Please print all of the material below, word for word.

Stored items from a collection:
※

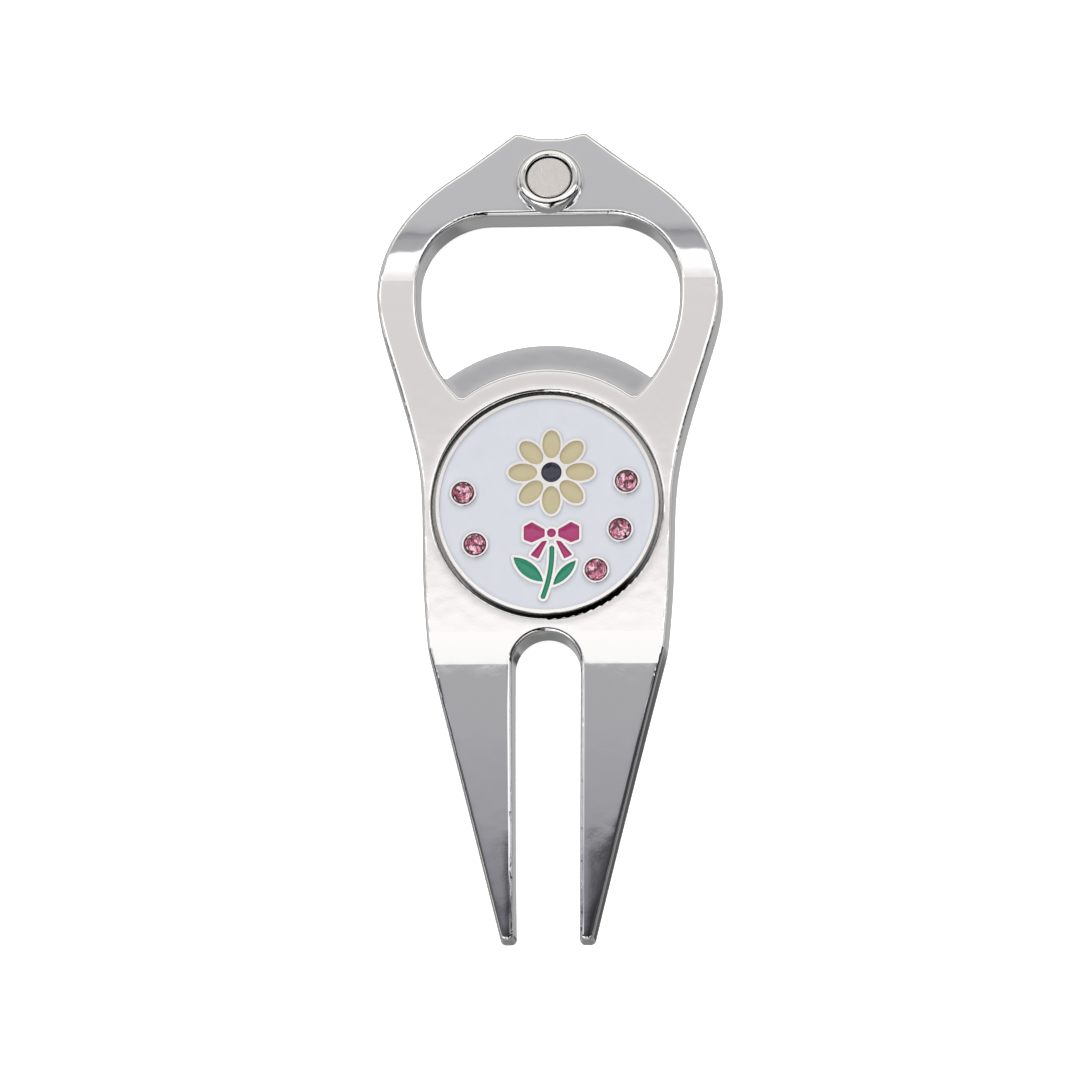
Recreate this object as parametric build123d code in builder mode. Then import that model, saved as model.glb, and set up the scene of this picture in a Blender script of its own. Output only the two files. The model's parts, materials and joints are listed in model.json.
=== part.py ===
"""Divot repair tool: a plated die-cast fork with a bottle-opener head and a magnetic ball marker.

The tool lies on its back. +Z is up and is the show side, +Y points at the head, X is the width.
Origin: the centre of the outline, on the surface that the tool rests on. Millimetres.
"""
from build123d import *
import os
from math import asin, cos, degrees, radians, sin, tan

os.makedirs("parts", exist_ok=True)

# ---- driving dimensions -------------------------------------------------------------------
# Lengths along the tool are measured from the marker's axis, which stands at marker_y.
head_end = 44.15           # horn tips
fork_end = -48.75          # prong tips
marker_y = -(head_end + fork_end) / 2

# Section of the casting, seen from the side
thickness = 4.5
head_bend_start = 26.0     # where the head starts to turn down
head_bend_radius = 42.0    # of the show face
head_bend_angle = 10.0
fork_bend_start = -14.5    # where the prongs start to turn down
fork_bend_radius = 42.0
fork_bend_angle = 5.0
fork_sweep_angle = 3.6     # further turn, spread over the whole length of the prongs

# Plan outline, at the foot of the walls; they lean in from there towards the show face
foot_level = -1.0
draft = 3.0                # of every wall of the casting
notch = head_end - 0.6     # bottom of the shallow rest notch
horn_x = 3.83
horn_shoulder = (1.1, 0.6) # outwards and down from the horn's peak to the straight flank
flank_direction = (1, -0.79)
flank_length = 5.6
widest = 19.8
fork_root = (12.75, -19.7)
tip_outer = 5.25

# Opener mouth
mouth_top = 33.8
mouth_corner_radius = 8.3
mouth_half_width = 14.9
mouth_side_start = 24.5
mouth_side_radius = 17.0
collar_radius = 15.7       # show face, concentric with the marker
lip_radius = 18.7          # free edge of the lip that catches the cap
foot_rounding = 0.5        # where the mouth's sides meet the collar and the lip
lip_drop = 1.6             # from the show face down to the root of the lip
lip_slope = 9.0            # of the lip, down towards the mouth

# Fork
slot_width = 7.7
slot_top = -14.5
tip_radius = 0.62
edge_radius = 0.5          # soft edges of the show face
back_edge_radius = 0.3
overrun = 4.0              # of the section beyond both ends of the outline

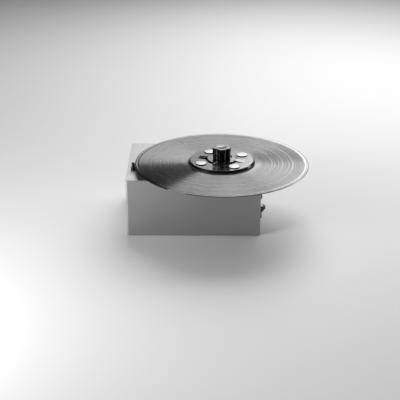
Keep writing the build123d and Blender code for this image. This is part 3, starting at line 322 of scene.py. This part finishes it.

※

Worked answer:
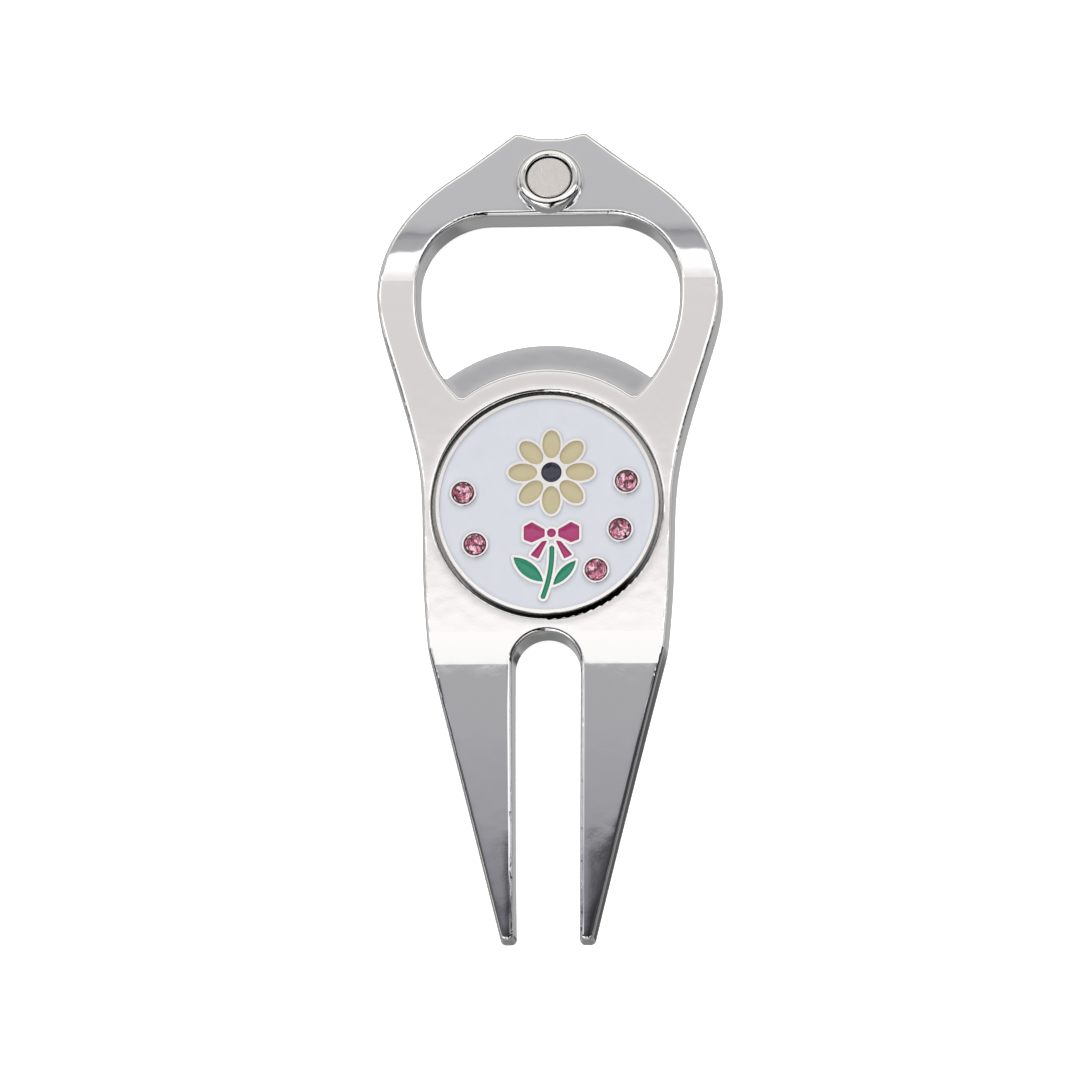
Recreate this object as parametric build123d code in builder mode. Then import that model, saved as model.glb, and set up the scene of this picture in a Blender script of its own. Output only the two files. The model's parts, materials and joints are listed in model.json.
=== part.py ===
"""Divot repair tool: a plated die-cast fork with a bottle-opener head and a magnetic ball marker.

The tool lies on its back. +Z is up and is the show side, +Y points at the head, X is the width.
Origin: the centre of the outline, on the surface that the tool rests on. Millimetres.
"""
from build123d import *
import os
from math import asin, cos, degrees, radians, sin, tan

os.makedirs("parts", exist_ok=True)

# ---- driving dimensions -------------------------------------------------------------------
# Lengths along the tool are measured from the marker's axis, which stands at marker_y.
head_end = 44.15           # horn tips
fork_end = -48.75          # prong tips
marker_y = -(head_end + fork_end) / 2

# Section of the casting, seen from the side
thickness = 4.5
head_bend_start = 26.0     # where the head starts to turn down
head_bend_radius = 42.0    # of the show face
head_bend_angle = 10.0
fork_bend_start = -14.5    # where the prongs start to turn down
fork_bend_radius = 42.0
fork_bend_angle = 5.0
fork_sweep_angle = 3.6     # further turn, spread over the whole length of the prongs

# Plan outline, at the foot of the walls; they lean in from there towards the show face
foot_level = -1.0
draft = 3.0                # of every wall of the casting
notch = head_end - 0.6     # bottom of the shallow rest notch
horn_x = 3.83
horn_shoulder = (1.1, 0.6) # outwards and down from the horn's peak to the straight flank
flank_direction = (1, -0.79)
flank_length = 5.6
widest = 19.8
fork_root = (12.75, -19.7)
tip_outer = 5.25

# Opener mouth
mouth_top = 33.8
mouth_corner_radius = 8.3
mouth_half_width = 14.9
mouth_side_start = 24.5
mouth_side_radius = 17.0
collar_radius = 15.7       # show face, concentric with the marker
lip_radius = 18.7          # free edge of the lip that catches the cap
foot_rounding = 0.5        # where the mouth's sides meet the collar and the lip
lip_drop = 1.6             # from the show face down to the root of the lip
lip_slope = 9.0            # of the lip, down towards the mouth

# Fork
slot_width = 7.7
slot_top = -14.5
tip_radius = 0.62
edge_radius = 0.5          # soft edges of the show face
back_edge_radius = 0.3
overrun = 4.0              # of the section beyond both ends of the outline

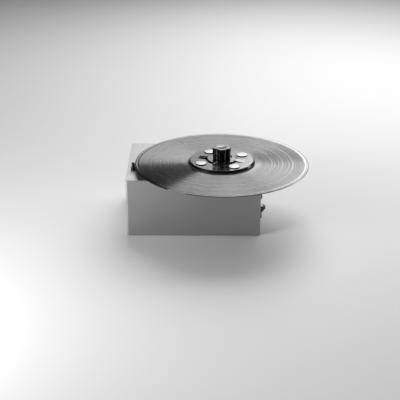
Keep writing the build123d and Blender code for this image. This is part 3, starting at line 322 of scene.py. This part finishes it.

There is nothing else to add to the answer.